• Source data
┏━━
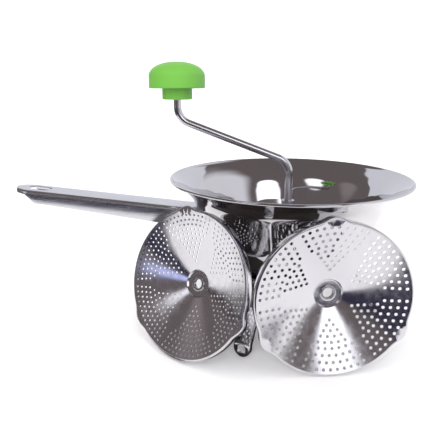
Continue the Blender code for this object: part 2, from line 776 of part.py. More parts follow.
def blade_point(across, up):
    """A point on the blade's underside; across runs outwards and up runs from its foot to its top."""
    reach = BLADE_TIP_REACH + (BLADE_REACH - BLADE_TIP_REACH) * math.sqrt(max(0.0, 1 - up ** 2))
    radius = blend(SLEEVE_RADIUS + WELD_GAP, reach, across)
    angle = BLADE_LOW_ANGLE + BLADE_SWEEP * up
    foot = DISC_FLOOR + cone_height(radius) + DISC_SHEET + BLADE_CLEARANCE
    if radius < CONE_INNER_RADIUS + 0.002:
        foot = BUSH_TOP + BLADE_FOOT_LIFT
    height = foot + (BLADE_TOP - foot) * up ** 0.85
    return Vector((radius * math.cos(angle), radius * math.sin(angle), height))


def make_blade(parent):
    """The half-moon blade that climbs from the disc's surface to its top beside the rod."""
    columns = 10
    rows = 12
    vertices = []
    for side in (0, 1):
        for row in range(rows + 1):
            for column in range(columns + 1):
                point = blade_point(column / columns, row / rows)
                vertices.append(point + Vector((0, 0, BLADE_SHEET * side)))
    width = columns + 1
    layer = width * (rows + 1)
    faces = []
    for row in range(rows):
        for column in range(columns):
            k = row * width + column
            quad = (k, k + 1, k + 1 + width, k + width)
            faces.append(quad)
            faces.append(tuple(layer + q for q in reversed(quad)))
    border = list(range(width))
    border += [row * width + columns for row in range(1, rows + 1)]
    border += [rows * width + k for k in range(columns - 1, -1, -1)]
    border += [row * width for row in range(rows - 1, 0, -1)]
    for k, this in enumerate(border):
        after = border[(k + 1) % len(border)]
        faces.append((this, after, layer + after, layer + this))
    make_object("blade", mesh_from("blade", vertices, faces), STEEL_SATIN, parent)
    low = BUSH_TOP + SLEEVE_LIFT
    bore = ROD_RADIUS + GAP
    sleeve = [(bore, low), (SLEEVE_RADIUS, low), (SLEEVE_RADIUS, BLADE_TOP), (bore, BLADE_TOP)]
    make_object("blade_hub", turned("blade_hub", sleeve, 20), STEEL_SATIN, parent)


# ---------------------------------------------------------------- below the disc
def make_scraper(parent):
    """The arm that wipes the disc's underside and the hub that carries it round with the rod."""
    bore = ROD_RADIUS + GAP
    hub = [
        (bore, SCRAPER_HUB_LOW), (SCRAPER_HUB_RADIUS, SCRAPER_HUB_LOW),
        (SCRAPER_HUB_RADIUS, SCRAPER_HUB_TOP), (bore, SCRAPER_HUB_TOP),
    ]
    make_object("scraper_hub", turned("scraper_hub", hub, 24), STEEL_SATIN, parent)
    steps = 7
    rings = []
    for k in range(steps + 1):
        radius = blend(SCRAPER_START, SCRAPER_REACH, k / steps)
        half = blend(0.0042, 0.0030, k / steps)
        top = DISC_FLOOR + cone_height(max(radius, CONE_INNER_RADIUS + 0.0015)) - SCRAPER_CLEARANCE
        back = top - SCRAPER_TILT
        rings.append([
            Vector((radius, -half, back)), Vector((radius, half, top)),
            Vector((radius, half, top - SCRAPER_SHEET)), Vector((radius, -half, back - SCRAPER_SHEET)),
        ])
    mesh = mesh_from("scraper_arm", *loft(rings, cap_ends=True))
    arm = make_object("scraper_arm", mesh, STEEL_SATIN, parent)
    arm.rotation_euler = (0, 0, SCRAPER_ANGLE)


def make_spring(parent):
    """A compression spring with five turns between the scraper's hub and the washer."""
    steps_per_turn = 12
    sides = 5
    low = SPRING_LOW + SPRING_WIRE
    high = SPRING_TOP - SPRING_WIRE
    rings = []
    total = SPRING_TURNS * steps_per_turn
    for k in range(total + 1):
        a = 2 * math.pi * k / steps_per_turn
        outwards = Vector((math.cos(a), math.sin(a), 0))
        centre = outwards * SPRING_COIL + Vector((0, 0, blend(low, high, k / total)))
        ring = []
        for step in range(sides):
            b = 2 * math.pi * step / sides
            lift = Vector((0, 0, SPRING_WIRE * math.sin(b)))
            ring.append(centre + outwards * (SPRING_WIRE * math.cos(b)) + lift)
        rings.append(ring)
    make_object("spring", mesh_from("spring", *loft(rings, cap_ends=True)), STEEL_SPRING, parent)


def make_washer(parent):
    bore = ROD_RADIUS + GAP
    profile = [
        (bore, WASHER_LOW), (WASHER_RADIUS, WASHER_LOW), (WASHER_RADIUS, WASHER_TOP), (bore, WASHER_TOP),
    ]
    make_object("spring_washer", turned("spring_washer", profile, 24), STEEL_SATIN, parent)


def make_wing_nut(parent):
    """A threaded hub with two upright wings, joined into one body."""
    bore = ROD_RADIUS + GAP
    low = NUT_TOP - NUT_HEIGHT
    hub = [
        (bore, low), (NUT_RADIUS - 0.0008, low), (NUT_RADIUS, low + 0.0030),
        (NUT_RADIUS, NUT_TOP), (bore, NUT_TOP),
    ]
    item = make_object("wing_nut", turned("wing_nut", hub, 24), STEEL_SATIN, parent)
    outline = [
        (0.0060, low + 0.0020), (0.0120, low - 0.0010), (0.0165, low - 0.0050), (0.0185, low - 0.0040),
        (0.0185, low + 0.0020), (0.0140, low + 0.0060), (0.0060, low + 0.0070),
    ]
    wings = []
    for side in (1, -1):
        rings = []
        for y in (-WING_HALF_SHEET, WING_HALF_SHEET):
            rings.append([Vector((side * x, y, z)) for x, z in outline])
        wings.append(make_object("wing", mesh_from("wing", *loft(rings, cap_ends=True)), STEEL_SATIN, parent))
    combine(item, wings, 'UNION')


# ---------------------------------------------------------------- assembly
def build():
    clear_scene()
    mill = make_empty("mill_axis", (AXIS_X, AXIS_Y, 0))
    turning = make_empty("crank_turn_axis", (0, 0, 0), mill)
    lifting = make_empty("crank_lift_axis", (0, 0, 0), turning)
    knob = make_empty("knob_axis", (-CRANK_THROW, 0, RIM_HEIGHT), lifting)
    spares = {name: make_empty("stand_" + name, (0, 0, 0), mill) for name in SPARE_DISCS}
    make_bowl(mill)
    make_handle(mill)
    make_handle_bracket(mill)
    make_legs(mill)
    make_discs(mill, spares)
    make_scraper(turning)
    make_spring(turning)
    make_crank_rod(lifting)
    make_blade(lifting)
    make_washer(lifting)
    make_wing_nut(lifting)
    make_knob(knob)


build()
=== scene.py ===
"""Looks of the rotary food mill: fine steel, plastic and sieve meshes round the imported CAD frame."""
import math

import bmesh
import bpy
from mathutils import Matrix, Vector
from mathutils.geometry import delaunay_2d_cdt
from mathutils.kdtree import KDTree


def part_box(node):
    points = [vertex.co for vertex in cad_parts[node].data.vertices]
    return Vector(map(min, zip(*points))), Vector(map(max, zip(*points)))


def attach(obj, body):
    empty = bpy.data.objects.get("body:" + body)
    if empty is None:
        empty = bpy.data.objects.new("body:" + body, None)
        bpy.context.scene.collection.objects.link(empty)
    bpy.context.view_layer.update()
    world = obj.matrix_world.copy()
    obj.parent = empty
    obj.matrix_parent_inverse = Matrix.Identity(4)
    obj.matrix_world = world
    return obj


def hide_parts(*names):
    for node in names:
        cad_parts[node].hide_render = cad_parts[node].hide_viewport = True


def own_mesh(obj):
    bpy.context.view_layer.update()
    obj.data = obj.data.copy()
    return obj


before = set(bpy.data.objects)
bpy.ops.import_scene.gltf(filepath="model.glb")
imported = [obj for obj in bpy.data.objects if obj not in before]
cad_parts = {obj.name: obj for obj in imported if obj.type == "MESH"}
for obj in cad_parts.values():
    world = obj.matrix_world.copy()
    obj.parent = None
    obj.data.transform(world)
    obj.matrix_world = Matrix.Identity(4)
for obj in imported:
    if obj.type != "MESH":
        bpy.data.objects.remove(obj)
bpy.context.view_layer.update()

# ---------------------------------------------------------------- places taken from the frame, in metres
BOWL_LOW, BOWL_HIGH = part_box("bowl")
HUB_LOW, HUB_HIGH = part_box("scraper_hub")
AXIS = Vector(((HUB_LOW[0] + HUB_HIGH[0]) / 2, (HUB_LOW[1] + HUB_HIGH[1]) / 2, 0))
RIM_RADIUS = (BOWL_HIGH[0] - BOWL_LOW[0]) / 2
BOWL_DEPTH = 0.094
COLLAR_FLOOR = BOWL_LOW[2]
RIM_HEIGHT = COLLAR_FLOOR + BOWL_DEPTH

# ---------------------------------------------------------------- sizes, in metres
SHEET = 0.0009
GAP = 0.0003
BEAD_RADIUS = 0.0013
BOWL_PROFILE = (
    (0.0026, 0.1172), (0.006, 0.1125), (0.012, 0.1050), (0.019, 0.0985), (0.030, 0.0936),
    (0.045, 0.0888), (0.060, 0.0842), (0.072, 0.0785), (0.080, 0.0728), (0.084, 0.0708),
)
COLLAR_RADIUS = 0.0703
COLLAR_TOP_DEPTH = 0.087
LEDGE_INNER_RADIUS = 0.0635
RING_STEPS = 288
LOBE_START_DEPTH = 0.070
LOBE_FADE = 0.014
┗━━
• Given exercise
Take the listing above and repeat exactly the lines from the one containing "0), mill) for" through the one containing "before = set(bpy.data.objects)", both included.

• Exercise output
    spares = {name: make_empty("stand_" + name, (0, 0, 0), mill) for name in SPARE_DISCS}
    make_bowl(mill)
    make_handle(mill)
    make_handle_bracket(mill)
    make_legs(mill)
    make_discs(mill, spares)
    make_scraper(turning)
    make_spring(turning)
    make_crank_rod(lifting)
    make_blade(lifting)
    make_washer(lifting)
    make_wing_nut(lifting)
    make_knob(knob)


build()
=== scene.py ===
"""Looks of the rotary food mill: fine steel, plastic and sieve meshes round the imported CAD frame."""
import math

import bmesh
import bpy
from mathutils import Matrix, Vector
from mathutils.geometry import delaunay_2d_cdt
from mathutils.kdtree import KDTree


def part_box(node):
    points = [vertex.co for vertex in cad_parts[node].data.vertices]
    return Vector(map(min, zip(*points))), Vector(map(max, zip(*points)))


def attach(obj, body):
    empty = bpy.data.objects.get("body:" + body)
    if empty is None:
        empty = bpy.data.objects.new("body:" + body, None)
        bpy.context.scene.collection.objects.link(empty)
    bpy.context.view_layer.update()
    world = obj.matrix_world.copy()
    obj.parent = empty
    obj.matrix_parent_inverse = Matrix.Identity(4)
    obj.matrix_world = world
    return obj


def hide_parts(*names):
    for node in names:
        cad_parts[node].hide_render = cad_parts[node].hide_viewport = True


def own_mesh(obj):
    bpy.context.view_layer.update()
    obj.data = obj.data.copy()
    return obj


before = set(bpy.data.objects)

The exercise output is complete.